La situation politique actuelle en Argentine est incertaine, mais Kathleen Willcox découvre que les viticulteurs du pays poursuivent leur propre révolution verte.

Le 9 mai, jour où je devais quitter l'Argentine, une grève générale de masse a bloqué les transports dans tout le pays. Les plus grands syndicats d'Argentine ont débrayé, gelant essentiellement le pays de 46 millions d'habitants. Les écoles ont été fermées parce que les enseignants ne pouvaient pas se rendre au travail, et les banques, les entreprises et les agences d'État ont également rejoint les syndicats en signe de protestation.

Il s'agissait de la deuxième grève syndicale nationale depuis que le président Javier Milei, qui se décrit comme un anarcho-capitaliste, a pris ses fonctions en décembre dernier. Les manifestants s'opposent aux mesures d'austérité prises par Milei, qui consistent notamment à licencier des fonctionnaires, à superviser les mesures de stabilisation de la monnaie qui ont entraîné une inflation annuelle de près de 300 % et à supprimer les subventions de l'État pour l'énergie et les transports.

Pourtant, dans la région viticole de Mendoza, en Argentine, qui produit environ 70 % des raisins du pays, tout se passait comme si de rien n'était. Mais pour de nombreux viticulteurs de la région, cette routine implique de s'engager dans leur propre action politique, économique et environnementale.

Identifier la cause de ce mouvement généralisé, bien qu'informel - du moins vu de l'extérieur - est une entreprise insensée. Mais ce qui est clair, c'est que les établissements vinicoles sont déterminés à faire ce qu'ils peuvent dans leur sphère d'activité pour aider les personnes en difficulté dans les communautés où ils sont implantés, améliorer la vie de leurs employés grâce à des programmes éducatifs et financiers, et lutter activement contre le changement climatique.

Construire de meilleures communautés

Les difficultés financières de l'Argentine ne sont pas nouvelles. Depuis qu'elle a obtenu son indépendance de l'Espagne en 1816, les citoyens du pays ont oscillé entre la démocratie et le régime militaire.

Aujourd'hui, le taux de chômage avoisine les 57,4 %, contre 11,5 % aux États-Unis. En outre, le taux d'obtention d'un diplôme d'études secondaires est faible en Argentine - environ55 % dans les zones rurales, selon la Banque mondiale -, ce qui rendra plus difficile la rupture du cycle de la pauvreté.

En Argentine, les viticulteurs commencent à prendre les choses en main.
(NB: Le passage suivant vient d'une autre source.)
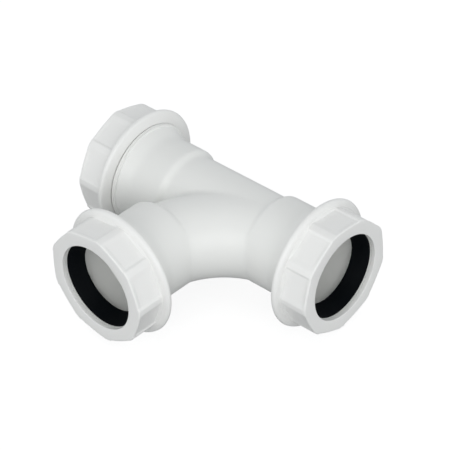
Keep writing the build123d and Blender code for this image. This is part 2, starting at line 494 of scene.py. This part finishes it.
def soften(skin, tube_r, rounds):
    """Smooths a skin lightly all over, and strongly where the run and the elbow meet."""
    points = np.zeros(len(skin.data.vertices) * 3)
    skin.data.vertices.foreach_get("co", points)
    x, y, z = (points.reshape(-1, 3) / MM).T
    off_run = np.abs(np.hypot(y - run_y / MM, z - run_z / MM) - tube_r)
    round_bend = np.hypot(x - bend_centre.x / MM, y - bend_centre.y / MM) - sweep_r
    off_elbow = np.abs(np.hypot(round_bend, z - run_z / MM) - tube_r)
    near = np.clip(full_share - np.maximum(off_run, off_elbow) / crease_reach, 0, 1)
    weight = near * (1 - soft_step(x, crease_fade_start, crease_fade_end))
    crease = skin.vertex_groups.new(name="crease")
    for vertex, share in enumerate(weight):
        if share > 0:
            crease.add([vertex], float(share), "REPLACE")
    bpy.context.view_layer.objects.active = skin
    for group, count in (("crease", rounds), ("", overall_rounds)):
        smooth = skin.modifiers.new("smooth", "SMOOTH")
        smooth.factor = 0.5
        smooth.iterations = count
        smooth.vertex_group = group
        bpy.ops.object.modifier_apply(modifier=smooth.name)


soften(outside, run_r, rounds=24)
soften(waterway, waterway_r, rounds=6)

# %% [markdown]
# ## Tee body, the sockets
#
# Each socket starts where the middle is cut off square. Outside it flares up to a collar with two
# fine beads, then drops to the threaded sleeve. At the mouth the bore opens into the seat of the
# seal. Inside, the wide bore ends at a sloped stop, where an inserted pipe comes to rest.


# %% Turn one socket
sleeve_r = 23.7
socket_columns = 180


def socket_section():
    """The wall of a socket, from the weld outside, over the mouth, to the weld inside."""
    flare = [(barrel_r, weld_height, 0), (barrel_r, -27.2, 2.2), (25.1, -20.9, 0.3)]
    collar = [(26.1, -20.9, 0.3), (26.1, -20.1, 0.15), (25.8, -19.9, 0.1), (26.1, -19.7, 0.15)]
    sleeve = [(26.1, -18.9, 0.15)] + rows(sleeve_r, -18.9, -5.6, thread_rows)
    sleeve += [(sleeve_r, -5.2, 0.25)]
    mouth = [(23.1, -5.2, 0.2), (21.9, -7.0, 0.3), (21.9, -24.8, 0.2)]
    bore = [(barrel_bore_r, -26.5, 0.3), (barrel_bore_r, weld_height, 0)]
    return rounded(flare + collar + sleeve + mouth + bore)


def socket_rule(radius, angle, height):
    """Presses the thread out of the sleeve."""
    turn = thread_depth * turn_height(angle, height, male_top, male_foot)
    turn = turn * thread_fade(angle, height)
    return radius + np.where(np.abs(radius - sleeve_r) < same_r, turn, 0)


pattern_socket = turned("pattern_socket", socket_section(), socket_columns, closed=False)
reshape(pattern_socket, socket_rule)


# %% Cut the middle square
def trim(skin):
    """Cuts a skin off square in each socket."""
    bpy.ops.object.select_all(action="DESELECT")
    bpy.context.view_layer.objects.active = skin
    skin.select_set(True)
    bpy.ops.object.mode_set(mode="EDIT")
    for place in places.values():
        bpy.ops.mesh.select_all(action="SELECT")
        bpy.ops.mesh.bisect(
            plane_co=place @ Vector((0, 0, cut_height * MM)),
            plane_no=place.to_3x3() @ Vector((0, 0, 1)),
            clear_outer=True,
        )
    bpy.ops.object.mode_set(mode="OBJECT")


trim(outside)
trim(waterway)
waterway.data.flip_normals()

# %% [markdown]
# The sockets are welded on by bridging the open edges, outside to outside and inside to inside. A
# bridge needs exactly two loops, so each pair is picked by its height and its radius in the port.


# %% Weld the sockets on
def read(mesh_part, name, width, kind):
    """An array with one attribute of every vertex, edge or corner of a mesh."""
    values = np.zeros(len(mesh_part) * width, kind)
    mesh_part.foreach_get(name, values)
    return values.reshape(-1, width) if width > 1 else values


def open_edges(piece):
    """A mark for each edge that doesn't lie between two faces."""
    count = np.zeros(len(piece.data.edges), int)
    np.add.at(count, read(piece.data.loops, "edge_index", 1, int), 1)
    return count != 2


weld_reach = 1.0


def weld(body, place, low, high):
    """Bridges the two open loops of a socket whose radius is between low and high."""
    back = np.array(place.inverted())
    points = read(body.data.vertices, "co", 3, float) @ back[:3, :3].T + back[:3, 3]
    radius = np.hypot(points[:, 0], points[:, 1]) / MM
    middle = (cut_height + weld_height) / 2
    near = (radius > low) & (radius < high) & (np.abs(points[:, 2] / MM - middle) < weld_reach)
    ends = read(body.data.edges, "vertices", 2, int)
    chosen = open_edges(body) & near[ends[:, 0]] & near[ends[:, 1]]
    body.data.edges.foreach_set("select", chosen)
    print("welding a loop of", int(chosen.sum()), "edges")
    bpy.ops.object.mode_set(mode="EDIT")
    bpy.ops.mesh.bridge_edge_loops()
    bpy.ops.mesh.select_all(action="DESELECT")
    bpy.ops.object.mode_set(mode="OBJECT")


sockets = []
for port, place in places.items():
    socket = pattern_socket.copy()
    socket.data = pattern_socket.data.copy()
    bpy.context.collection.objects.link(socket)
    sockets.append(stand_at(socket, place))
bpy.data.objects.remove(pattern_socket)
bpy.ops.object.select_all(action="DESELECT")
for part in [outside, waterway, *sockets]:
    part.select_set(True)
bpy.context.view_layer.objects.active = outside
bpy.ops.object.join()
body = bpy.context.object
body.name = "tee_moulding"
bpy.ops.object.mode_set(mode="EDIT")
bpy.ops.mesh.select_mode(type="EDGE")
bpy.ops.mesh.select_all(action="DESELECT")
bpy.ops.object.mode_set(mode="OBJECT")
wall_r = (barrel_r + barrel_bore_r) / 2
for place in places.values():
    weld(body, place, wall_r, barrel_r + weld_reach)
    weld(body, place, barrel_bore_r - weld_reach, wall_r)
finish_mesh(body)
print("edges without two faces:", int(open_edges(body).sum()))
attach(body, "fitting")
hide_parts("tee_body")

# %% [markdown]
# ## White plastic
#
# The body and the nuts are white polypropylene: a satin gloss, a trace of warmth that only shows
# where light bounces about inside the bores, and a very fine texture from the steel of the mould.
# Gloss and tone vary a little and slowly, as melt does when it cools. Nothing here is painted on.


# %% Material helpers
tone_waves = 45
gloss_waves = 140
texture_strength = 0.5


def noise(nodes, links, where, scale, detail):
    """A noise pattern fixed to the piece, with so many waves to a metre."""
    pattern = nodes.new("ShaderNodeTexNoise")
    pattern.inputs["Scale"].default_value = scale
    pattern.inputs["Detail"].default_value = detail
    links.new(where.outputs["Object"], pattern.inputs["Vector"])
    return pattern.outputs["Fac"]


def ramp(nodes, links, fac, low, high, span=(0.3, 0.7)):
    """A colour or grey that goes from low to high over the middle of a pattern."""
    blend = nodes.new("ShaderNodeValToRGB")
    for stop, place, value in zip(blend.color_ramp.elements, span, (low, high)):
        stop.position = place
        stop.color = (*value, 1)
    links.new(fac, blend.inputs["Fac"])
    return blend.outputs["Color"]


def moulded(name, tone, tone_low, gloss, texture, depth):
    """A moulded finish: tone, gloss range, waves of fine texture to a metre and its depth."""
    material = bpy.data.materials.new(name)
    material.use_nodes = True
    nodes, links = material.node_tree.nodes, material.node_tree.links
    shader = nodes["Principled BSDF"]
    where = nodes.new("ShaderNodeTexCoord")
    slow = noise(nodes, links, where, tone_waves, 3)
    links.new(ramp(nodes, links, slow, tone_low, tone), shader.inputs["Base Color"])
    flow = noise(nodes, links, where, gloss_waves, 4)
    low, high = ((value,) * 3 for value in gloss)
    links.new(ramp(nodes, links, flow, low, high), shader.inputs["Roughness"])
    bump = nodes.new("ShaderNodeBump")
    bump.inputs["Strength"].default_value = texture_strength
    bump.inputs["Distance"].default_value = depth * MM
    links.new(noise(nodes, links, where, texture, 2), bump.inputs["Height"])
    links.new(bump.outputs["Normal"], shader.inputs["Normal"])
    return material


# %% Body and nut plastic
body_white = moulded(
    "body_white",
    tone=(0.87, 0.875, 0.85),
    tone_low=(0.862, 0.867, 0.843),
    gloss=(0.34, 0.4),
    texture=1800,
    depth=0.004,
)
nut_white = moulded(
    "nut_white",
    tone=(0.9, 0.9, 0.88),
    tone_low=(0.892, 0.892, 0.872),
    gloss=(0.3, 0.38),
    texture=1500,
    depth=0.004,
)
print("made", body_white.name, "and", nut_white.name)

# %% [markdown]
# ## Ring plastic and seal rubber
#
# The grip rings are a duller, more open plastic without pigment, so they are a little greyer and
# rougher than the nuts. The seals are black rubber. Rubber shines much less than plastic does, so
# its mirror shine is turned almost off, and its texture is the coarsest of the four.

# %% Ring plastic and seal rubber
ring_natural = moulded(
    "ring_natural",
    tone=(0.8, 0.81, 0.78),
    tone_low=(0.78, 0.79, 0.76),
    gloss=(0.45, 0.55),
    texture=2200,
    depth=0.01,
)
seal_black = moulded(
    "seal_black",
    tone=(0.004, 0.005, 0.006),
    tone_low=(0.002, 0.003, 0.004),
    gloss=(0.5, 0.62),
    texture=2600,
    depth=0.02,
)
rubber = seal_black.node_tree.nodes["Principled BSDF"]
rubber.inputs["Specular IOR Level"].default_value = 0.04
print("made", ring_natural.name, "and", seal_black.name)

# %% Put the finishes on
finishes = [
    (nuts, nut_white),
    (seals, seal_black),
    (rings, ring_natural),
    ([body], body_white),
]
for pieces, material in finishes:
    for piece in pieces:
        piece.data.materials.clear()
        piece.data.materials.append(material)
    print(material.name, "on", len(pieces), "pieces")

# %% [markdown]
# ## Table
#
# The fitting stands on the three nuts on a white table. A lit table would throw light up under the
# nuts and lose their lower edges, so this one glows by itself, and its light is kept off the
# fitting: the fitting sees the room below it instead. Its own grey still takes the soft shadow.

# %% Table
floor_size = 4.0
table_glow = 0.8
bpy.ops.mesh.primitive_plane_add(size=floor_size, location=(0, 0, 0))
table = bpy.context.object
table.name = "table"
table_white = moulded(
    "table_white",
    tone=(0.32, 0.32, 0.32),
    tone_low=(0.3, 0.3, 0.3),
    gloss=(0.7, 0.8),
    texture=300,
    depth=0.05,
)
table_shader = table_white.node_tree.nodes["Principled BSDF"]
table_shader.inputs["Emission Color"].default_value = (1, 1, 1, 1)
table_shader.inputs["Emission Strength"].default_value = table_glow
table.data.materials.append(table_white)
table.visible_diffuse = False
table.visible_glossy = False
print("table", floor_size, "m wide, glow", table_glow)

# %% [markdown]
# ## Room
#
# A white object on a white ground is drawn by the room it mirrors. The room is brightest at the
# height of the eye, dimmer overhead and darkest below, so upright walls are light and every face
# that looks down or leans back goes grey. A ramp over the height of the direction gives that.

# %% Room
room_bands = [(0.2, 0.22), (0.38, 0.48), (0.5, 0.93), (0.62, 0.93), (0.85, 0.55)]
room_tint = (0.96, 0.98, 1.0)
world = bpy.data.worlds.new("room")
bpy.context.scene.world = world
world.use_nodes = True
nodes, links = world.node_tree.nodes, world.node_tree.links
sky = nodes.new("ShaderNodeTexCoord")
split = nodes.new("ShaderNodeSeparateXYZ")
links.new(sky.outputs["Generated"], split.inputs[0])
level = nodes.new("ShaderNodeMapRange")
level.inputs["From Min"].default_value = -1
links.new(split.outputs["Z"], level.inputs["Value"])
walls = nodes.new("ShaderNodeValToRGB")
for place, value in room_bands:
    stop = walls.color_ramp.elements.new(place)
    stop.color = (*(value * share for share in room_tint), 1)
walls.color_ramp.elements.remove(walls.color_ramp.elements[0])
walls.color_ramp.elements.remove(walls.color_ramp.elements[-1])
links.new(level.outputs["Result"], walls.inputs["Fac"])
links.new(walls.outputs["Color"], nodes["Background"].inputs["Color"])
print("room with", len(walls.color_ramp.elements), "bands of light")

# %% [markdown]
# ## Lights
#
# Two broad soft lights stand in front, one to the right and one to the left. Each one looks into a
# mouth that faces it, so the seal and the grip ring inside can be seen, and neither leaves a hard
# shadow.


# %% Lights
def soft_light(name, toward, distance, size, power):
    """A square light that looks at the crossing of the axes from a direction."""
    lamp = bpy.data.lights.new(name, "AREA")
    lamp.size = size
    lamp.energy = power
    light = bpy.data.objects.new(name, lamp)
    bpy.context.collection.objects.link(light)
    light.location = crossing + Vector(toward).normalized() * distance
    light.rotation_euler = Vector(toward).to_track_quat("Z", "Y").to_euler()
    print(name, "at", round(distance, 2), "m, power", power, "W")


light_distance = 1.4
light_size = 0.8
soft_light("right_light", (0.87, -0.42, 0.52), light_distance, light_size, 3.2)
soft_light("left_light", (0.38, -0.88, 0.52), light_distance, light_size, 3.6)

# %% [markdown]
# ## Camera
#
# The fitting is seen from its front right and well above, through a long lens, so that parallel
# edges stay nearly parallel. The camera leans a little to one side, as one held by hand does.


# %% Camera
camera_azimuth = math.radians(42.5)
camera_elevation = math.radians(39.0)
camera_roll = math.radians(-1.8)
camera_distance = 1.0403
camera_aim = crossing + Vector((6.8, -0.7, -6.3)) * MM
camera_data = bpy.data.cameras.new("camera")
camera_data.lens = 174.5
camera_data.sensor_width = 36
camera = bpy.data.objects.new("camera", camera_data)
bpy.context.collection.objects.link(camera)
flat = math.cos(camera_elevation)
sideways = math.sin(camera_azimuth) * flat
forwards = -math.cos(camera_azimuth) * flat
back = Vector((sideways, forwards, math.sin(camera_elevation)))
camera.location = camera_aim + back * camera_distance
camera.rotation_mode = "QUATERNION"
roll = Matrix.Rotation(camera_roll, 3, "Z").to_quaternion()
camera.rotation_quaternion = back.to_track_quat("Z", "Y") @ roll
bpy.context.scene.camera = camera
bpy.context.scene.view_settings.view_transform = "Standard"
bpy.context.scene.view_settings.look = "None"
print("camera at", [round(value, 3) for value in camera.location])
"Dans les premières années de Viña Cobos, notre concept de durabilité se limitait aux vignobles et à la vinification", explique Paul Hobbs, partenaire fondateur et vinificateur de la cave, qui a été lancée en 1998. "Cependant, avec le temps et de manière en quelque sorte organique, les principes de durabilité se sont lentement mais sûrement infiltrés dans notre éthique à travers toutes les disciplines, tous les départements."
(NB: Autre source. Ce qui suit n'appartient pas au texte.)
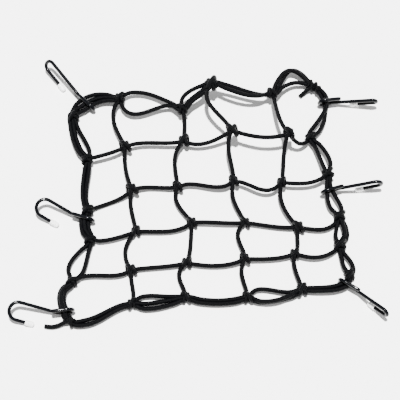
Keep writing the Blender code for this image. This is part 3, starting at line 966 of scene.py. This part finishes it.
# %% Bodies
for piece in net_cords:
    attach(piece, "root")
    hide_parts("net")
for name in HOOKS:
    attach(wires[name], "root")
    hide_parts("hook_" + name)
    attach(caps[name], "root")
    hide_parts("cap_" + name)
print("pieces:", len(net_cords) + 2 * len(HOOKS))

# %% [markdown]
# ## Floor, light and camera
# The net lies on a plain white board. The light is nearly straight overhead, so each cord's
# shadow lies right beneath it. The camera looks down from the near side through a long lens.

# %% Floor
BOARD_SIDE = 6.0
BOARD_TONES = 3.0           # grain of the board's faint unevenness, per metre
BOARD_COLOURS = ((0.86, 0.86, 0.86), (0.88, 0.88, 0.88))


def white_board():
    """Matt white board, not quite even."""
    mat, nodes, links, shader = blank_material("white_board")
    tones = mottle(nodes, links, BOARD_TONES)
    colour(links, shader, blend_of(nodes, links, tones, *BOARD_COLOURS))
    shader.inputs["Roughness"].default_value = 0.9
    return mat


bpy.ops.mesh.primitive_plane_add(size=BOARD_SIDE, location=(0.0, 0.0, 0.0))
board = bpy.context.object
board.name = "white_board"
board.data.materials.append(white_board())
print("floor:", tuple(board.dimensions))

# %% Light
LAMP_POWER = 20.0
LAMP_WIDE = 3.5             # degrees across, which sets how soft the shadows are
ROOM_POWER = 0.7            # light from the pale surroundings

key = bpy.data.lights.new("overhead", "SUN")
key.energy = LAMP_POWER
key.angle = math.radians(LAMP_WIDE)
lamp = into_scene("overhead", key)
lamp.location = (0.0, 0.0, 2.0)
room = bpy.data.worlds.new("studio")
room.use_nodes = True
backdrop = room.node_tree.nodes["Background"]
backdrop.inputs["Color"].default_value = (1.0, 1.0, 1.0, 1.0)
backdrop.inputs["Strength"].default_value = ROOM_POWER
bpy.context.scene.world = room
print("overhead light", LAMP_POWER, "and pale surroundings", ROOM_POWER)

# %% Camera
TILT = math.radians(63.0)   # height of the view above the floor
REACH = 2.073               # distance from the net
LENS = 134.2                # millimetres, as lenses are named
SENSOR = 36.0

look_at = Vector((SHIFT.x, SHIFT.y, 0.0))
eye_place = look_at + Vector((0.0, -math.cos(TILT), math.sin(TILT))) * REACH
camera = bpy.data.cameras.new("view")
camera.lens = LENS
camera.sensor_width = SENSOR
camera.clip_end = 50.0
view = into_scene("view", camera)
view.location = eye_place
view.rotation_euler = (look_at - eye_place).to_track_quat("-Z", "Y").to_euler()
bpy.context.scene.camera = view
print("camera at", tuple(round(c, 3) for c in eye_place))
Malgré ce que M. Hobbs qualifie au départ d'"approche passive, sans stratégie", il a été tellement impressionné par l'impact que l'équipe de Viña Cobos avait sur la vie des employés qu'il a décidé non seulement d'étendre et d'approfondir le travail, mais aussi de le développer de manière stratégique.

Aujourd'hui, le vignoble de 100 000 caisses compte 65 employés à temps plein (avec 23 personnes supplémentaires chaque jour pendant les vendanges) et a adopté une approche systémique pour améliorer les conditions de vie des travailleurs.
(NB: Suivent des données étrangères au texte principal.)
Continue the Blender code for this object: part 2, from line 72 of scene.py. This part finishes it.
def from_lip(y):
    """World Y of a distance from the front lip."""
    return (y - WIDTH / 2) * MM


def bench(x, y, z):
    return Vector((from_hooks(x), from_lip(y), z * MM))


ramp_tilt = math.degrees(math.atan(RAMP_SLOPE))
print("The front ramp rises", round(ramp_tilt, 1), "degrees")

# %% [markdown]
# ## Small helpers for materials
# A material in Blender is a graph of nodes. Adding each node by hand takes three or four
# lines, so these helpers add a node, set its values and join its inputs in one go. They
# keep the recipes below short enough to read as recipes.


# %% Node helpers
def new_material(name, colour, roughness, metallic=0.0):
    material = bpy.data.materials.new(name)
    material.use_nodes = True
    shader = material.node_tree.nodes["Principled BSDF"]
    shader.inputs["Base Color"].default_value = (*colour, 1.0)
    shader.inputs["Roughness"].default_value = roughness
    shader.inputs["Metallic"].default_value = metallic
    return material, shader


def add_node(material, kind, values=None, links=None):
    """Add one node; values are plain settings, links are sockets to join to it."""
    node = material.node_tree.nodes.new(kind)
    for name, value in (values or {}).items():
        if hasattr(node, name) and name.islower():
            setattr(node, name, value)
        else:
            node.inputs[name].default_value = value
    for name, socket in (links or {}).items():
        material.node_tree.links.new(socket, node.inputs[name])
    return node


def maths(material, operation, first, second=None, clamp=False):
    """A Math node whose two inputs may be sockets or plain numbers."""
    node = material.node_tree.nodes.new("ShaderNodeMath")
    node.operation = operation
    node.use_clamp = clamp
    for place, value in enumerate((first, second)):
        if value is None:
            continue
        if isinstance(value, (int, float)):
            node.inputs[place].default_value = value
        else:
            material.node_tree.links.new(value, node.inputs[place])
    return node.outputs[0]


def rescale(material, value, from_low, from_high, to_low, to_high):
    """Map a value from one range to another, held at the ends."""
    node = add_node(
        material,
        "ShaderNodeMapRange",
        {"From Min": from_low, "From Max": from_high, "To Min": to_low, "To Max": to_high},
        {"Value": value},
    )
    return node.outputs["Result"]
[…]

Le petit-déjeuner et le déjeuner sont fournis aux travailleurs et, toutes les deux semaines, ceux-ci reçoivent un sac de légumes et deux douzaines d'œufs, ce qui élimine une contrainte financière tout en garantissant une équipe nourrie et en meilleure santé.

Grâce à une vente aux enchères organisée tous les deux ans, ils ont également récolté des milliers de dollars pour financer d'énormes livraisons (une livraison comprenait 35 tonnes de pâtes sèches) de nourriture et de lait à la soupe populaire Banco de Alimentos de Mendoza, ainsi que des équipements technologiques pour les étudiants pendant la pandémie, lorsque la connectivité est devenue essentielle.

"Lors d'une autre vente aux enchères, nous avons utilisé les fonds pour faire des dons de nourriture à Banco de Almintos et pour rénover un espace sportif pour Rinconcito de Luz, un centre d'activités sociales et éducatives pour la communauté de Perdriel-Lujan de Cuyo", explique Macarena Esteller, responsable du marketing et des relations publiques de la société vinicole. "Il s'agit d'un quartier entouré de drogue, et cet espace permet à toute la communauté de jouer au basket-ball, au football et de prendre des cours de danse.

Bodega Santa Julia, un autre établissement vinicole de Mendoza à vocation sociale, a également organisé de nombreux programmes de loisirs pour ses employés et la communauté dans son ensemble.

"Chaque année, nous organisons un tournoi de football à Santa Rosa avec la chaîne de télévision TyC Sports", explique Julia Zuccardi, responsable du tourisme et de l'accueil à Santa Julia. (Son père, José Alberto, a donné son nom à la cave). "Notre objectif est non seulement d'encourager la pratique du sport, mais aussi de favoriser l'inclusion sociale et le développement des valeurs. Plus de 500 personnes ont participé au programme depuis que nous l'avons lancé il y a quatre ans.

Santa Julia a également ouvert deux gymnases, deux bibliothèques et des salles informatiques à Finca Maipu et Santa Rosa pour ses employés et les membres de la communauté. Environ 80 personnes utilisent régulièrement ces ressources.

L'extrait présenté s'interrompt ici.